MinWin will allow Microsoft to decouple many subsystems from the core of Windows — including Internet Explorer, Ourghanlian confirmed. The underlying core that will be left will be the NT kernel.
From the interview:
“Completion of MinWin is the possibility to make two fundamental things: you can disengage IE completely and be fully able to disengage the Shell, are things that are not yet feasible because these two elements are still too nested in Windows kernel. The goal with MinWin, when it comes with Windows 8 if everything goes well, it is to completely disconnect these features that is to ensure that potentially they are not present at all. At this time, this will allow to have, for the desktop, the equivalent of a Windows Server Core… in the case of Hyper-V V3 on the workstation is the smallest possible, both in terms of potential attack surface in terms of memory footprint and rack space disk.”
Another area where Microsoft’s next-generation virtualization technology will come into play with Windows 8 is in the Windows update space, as Ma-Config.com explains in its latest blog post. Managing all the virtual machines enabled on the desktop via Hyper-V 3 will be of great importance with Windows 8. Updating virtual machines while they’re turned off, as well as updating third party applications, will need to be managed via new Windows Update mechanisms…
Here’s my take on all these “developments” – Windows 8 is (obviously) in the very early stages of conceptualization talk less of development. Windows 7 is successful and Microsoft will spend the next 18 months getting businesses on to Windows 7.
In the next 18 months, as more businesses move to Windows 7, the business gaps will be uncovered in the integration between Windows 7 and Windows Server 2008. As businesses and tech professionals start to discover these gaps, they will give feedback to Microsoft.
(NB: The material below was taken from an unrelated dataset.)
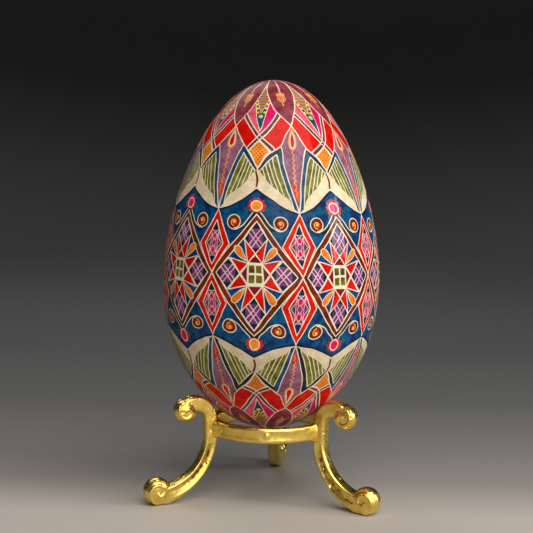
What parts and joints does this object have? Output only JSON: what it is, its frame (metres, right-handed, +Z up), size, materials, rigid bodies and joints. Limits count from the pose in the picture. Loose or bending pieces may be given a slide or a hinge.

Microsoft will attempt to remediate these gaps in the form of Servic Packs but will use some of these new issues as the basis for a new operating system.
To me (and this is just me speaking), this will move the realistic launch date of Windows 8 to 2013/2014.
Anything sooner would be too early and will risk alienating businesses who only just moved (after 10 years) from Windows XP. Just a guess at this point but that timeline makes sense to me based on the maturity of the concepts floating around today.